Nobody was aware of this trick and attempts by many holy men to thwart the magician failed. However, Dasturjee Meherji Rana arrived, prayed the sacred Kusti prayers and took the name of God. The plate came crashing down, confounding the magician and amazing the whole court.

Inspired by the drama that unfolded the famous musician Tansen composed a song in 'Raag Sarang' which had the lines "Elahi Parsee Padhe Sho Kabool" (i.e. By God the prayers of Parsees are accepted). Tansen refers to Dasturjee Meherji with the words "Lambi lambi dahadee Shah Mehreyari (Mahiyaar ( Meherji)) tere mukh pi barshat noor" (i.e. Shah Mehriyar, your beard is long, your face is radiant with fame).

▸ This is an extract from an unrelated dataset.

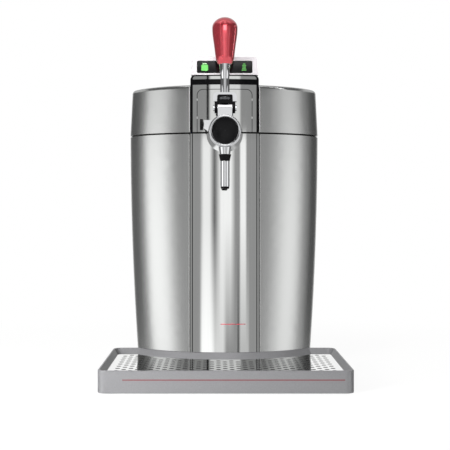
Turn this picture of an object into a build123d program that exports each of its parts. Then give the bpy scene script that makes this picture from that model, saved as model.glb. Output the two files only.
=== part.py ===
from build123d import *
import math
import os

# Mini keg beer dispenser: a cooled cabinet for a 5 litre keg, with a hinged lid that carries the
# tap, and a drip tray in front. Millimetres, +Z up, the tap faces -Y, the origin is on the table
# under the middle of the whole footprint.

# ---------------------------------------------------------------- cabinet
tray_reach = 144.0            # front of the drip tray to the face of the column
body_depth = 314.0            # face of the column to the rear wall
rear_cover_depth = 11.0
body_width = 268.3            # at its widest level
barrel_level = 334.0          # height of the widest level
barrel_radius = 4600.0        # radius of the long curve of the sides
front_depth = 75.5            # depth of the half-elliptical front
rear_corner = 60.0
skin_wall = 2.2
foot_height = 4.0
foot_diameter = 22.0
foot_rise = 3.0               # how far a foot's stem goes into the base plate
base_thickness = 8.0
base_inset = 1.6
seam_height = 324.7
seam_gap = 2.2
rim_inset = 3.0
rim_thickness = 5.0
fit_gap = 0.3                 # between pieces that lie on each other
running_gap = 0.05            # radial, around a shaft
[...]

Tansen in his time was the "Sangeet Samrat" (King of Classical Music) and one of the jewels (ratna) at the Royal Court.

There is no dire historical reference to the encounter Dastur Meherji had with the magician. However, this has been part of the oral tradition for more than four centuries.

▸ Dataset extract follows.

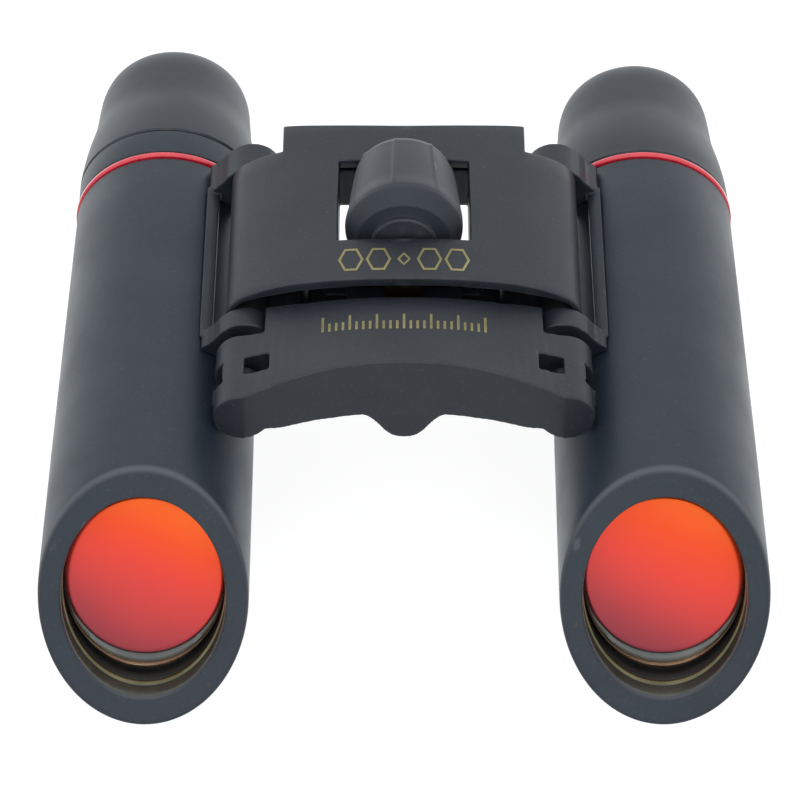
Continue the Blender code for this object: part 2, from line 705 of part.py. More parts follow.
bridge()
for barrel_tag, barrel_side in SIDES.items():
    barrel(barrel_tag, barrel_side)
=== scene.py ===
"""Looks of the compact folding binoculars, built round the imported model.

Shapes are worked out in millimetres in the row frame and turned into metres when a mesh is made.
Every place comes from the boxes of the CAD nodes. Angles round a barrel start at +X and turn
towards +Z. Depths into a barrel are measured along Y from its raked rim plane.
"""
import math

import bmesh
import bpy
from mathutils import Matrix, Vector


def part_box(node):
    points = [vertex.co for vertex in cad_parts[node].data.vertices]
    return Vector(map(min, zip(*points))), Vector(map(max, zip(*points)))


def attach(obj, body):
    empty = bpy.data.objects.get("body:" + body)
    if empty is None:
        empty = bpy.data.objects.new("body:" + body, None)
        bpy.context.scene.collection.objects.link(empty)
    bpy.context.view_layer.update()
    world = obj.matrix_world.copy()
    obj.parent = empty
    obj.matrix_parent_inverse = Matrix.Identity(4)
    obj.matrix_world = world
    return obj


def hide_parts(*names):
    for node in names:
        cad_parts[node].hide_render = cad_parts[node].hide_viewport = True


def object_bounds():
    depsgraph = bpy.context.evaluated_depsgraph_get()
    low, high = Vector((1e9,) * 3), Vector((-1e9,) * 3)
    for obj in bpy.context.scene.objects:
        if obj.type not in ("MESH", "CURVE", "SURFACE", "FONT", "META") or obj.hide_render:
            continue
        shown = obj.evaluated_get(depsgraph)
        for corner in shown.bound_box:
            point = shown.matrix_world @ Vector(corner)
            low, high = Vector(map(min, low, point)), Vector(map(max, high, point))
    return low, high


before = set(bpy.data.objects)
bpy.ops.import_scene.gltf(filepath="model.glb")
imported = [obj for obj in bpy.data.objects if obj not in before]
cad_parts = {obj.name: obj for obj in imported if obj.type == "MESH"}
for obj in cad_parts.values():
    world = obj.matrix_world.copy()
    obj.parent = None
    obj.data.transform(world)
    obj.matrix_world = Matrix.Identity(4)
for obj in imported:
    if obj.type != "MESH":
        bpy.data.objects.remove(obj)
cad_low, cad_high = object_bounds()

MM = 0.001
RAKE = math.radians(36.4)          # lean of the objective rims
SLOPE = math.tan(RAKE)
RIM_OUT = Vector((0, -math.cos(RAKE), math.sin(RAKE)))
RIM_UP = Vector((0, math.sin(RAKE), math.cos(RAKE)))
ROUND = 160                        # sides of the large turned pieces
SMALL_ROUND = 96
SIDES = {"right": -1, "left": 1}
WINDOW_HALF = 9.19                 # half the width of the wheel's window in the bridge
PIN_BORE = 1.5                     # radius of the hinge pins' bores
PLATE_LENGTH = 16.9                # of the slider's plate, along Y


def box_mm(node):
    low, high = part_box(node)
    return low / MM, high / MM


# ---------------------------------------------------------------- node graphs

class Finish:
    """A Principled material with short calls for the nodes that all the finishes share."""

    def __init__(self, name, **constants):
        self.material = bpy.data.materials.new(name)
        self.material.use_nodes = True
        self.tree = self.material.node_tree
        self.shader = self.tree.nodes["Principled BSDF"]
        self.place = self.node("ShaderNodeTexCoord").outputs["Object"]
        for socket, value in constants.items():
            self.shader.inputs[socket.replace("_", " ")].default_value = value

    def node(self, kind, **settings):
        made = self.tree.nodes.new(kind)
        for key, value in settings.items():
            setattr(made, key, value)
        return made

    def link(self, source, target):
        self.tree.links.new(source, target)

    def stretched(self, x, y, z):
        """Object coordinates scaled along each axis."""
        mapping = self.node("ShaderNodeMapping")
        mapping.inputs["Scale"].default_value = (x, y, z)
        self.link(self.place, mapping.inputs["Vector"])
        return mapping.outputs["Vector"]

    def noise(self, size, detail=3.0, roughness=0.55, place=None):
        """Noise whose blobs are about size millimetres across."""
        made = self.node("ShaderNodeTexNoise")
        made.inputs["Scale"].default_value = 1 / (size * MM)
        made.inputs["Detail"].default_value = detail
        made.inputs["Roughness"].default_value = roughness
        self.link(place or self.place, made.inputs["Vector"])
        return made.outputs["Fac"]

    def mapped(self, value, low, high, to_low=0.0, to_high=1.0):
        made = self.node("ShaderNodeMapRange")
        for socket, number in zip(("From Min", "From Max", "To Min", "To Max"), (low, high, to_low, to_high)):
            made.inputs[socket].default_value = number
        self.link(value, made.inputs["Value"])
        return made.outputs["Result"]

    def math(self, operation, first, second):
        made = self.node("ShaderNodeMath", operation=operation)
        for socket, value in zip(made.inputs, (first, second)):
            if isinstance(value, (int, float)):
                socket.default_value = value
            else:
                self.link(value, socket)
        return made.outputs["Value"]

    def ramp(self, value, stops):
        made = self.node("ShaderNodeValToRGB")
        elements = made.color_ramp.elements
        while len(elements) < len(stops):
            elements.new(0.5)
        for element, (position, colour) in zip(elements, stops):
            element.position = position
            element.color = (*colour, 1.0)
        self.link(value, made.inputs["Fac"])
        return made.outputs["Color"]

    def blend(self, factor, first, second, mode="MIX"):
        made = self.node("ShaderNodeMix", data_type="RGBA", blend_type=mode)
        for socket, value in zip((made.inputs[0], made.inputs[6], made.inputs[7]), (factor, first, second)):
            if isinstance(value, (int, float)):
                socket.default_value = value
            elif isinstance(value, tuple):
                socket.default_value = (*value, 1.0)
            else:
                self.link(value, socket)
        return made.outputs[2]

    def edges(self, low=0.515, high=0.60):
        """1 on convex edges and 0 on faces."""
        return self.mapped(self.node("ShaderNodeNewGeometry").outputs["Pointiness"], low, high)

    def colour(self, value):
        self.link(value, self.shader.inputs["Base Color"])

    def rough(self, value):
        self.link(value, self.shader.inputs["Roughness"])

    def bump(self, *layers):
        """Layers of (height, depth in millimetres), each over the last."""
        normal = None
        for height, depth in layers:
            made = self.node("ShaderNodeBump")
            made.inputs["Distance"].default_value = depth * MM
            self.link(height, made.inputs["Height"])
            if normal:
                self.link(normal, made.inputs["Normal"])
            normal = made.outputs["Normal"]
        self.link(normal, self.shader.inputs["Normal"])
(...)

Dastur Meherji passed away at a ripe old age on Roj Daepadar Mah Asfandarmad 960 Y.Z. (1591 A.D.). Today even after four centuries since his passing away the priests in Navsari perform his "baj" ceremony every year on Roj Daepadar, Mah Asfandarmad.

At the Atashbehram in Navsari there is a natural formation in the marble slab on the wall facing the Holy Fire, bearing an amazing resemblance to Dastur Meherji. The turban long beard and uplifted hands are quite clear. Sceptics may dismiss this nature formation as a flight of imagination. For the mystic however, this is Nature's imprint of a Zarathushtrian saint who influenced many lives.

It appears four years after Dastur Meherji's passing away, Akbar granted an additional 300 vighas of land to Dastur Meherji's son Kaikobad. This was in addition to the 200 vighas of land gifted earlier "Madad-e-Maash".

May Dastur Meherji's Fravashi bless us all with the gift of deeper knowledge wisdom and spiritual bliss.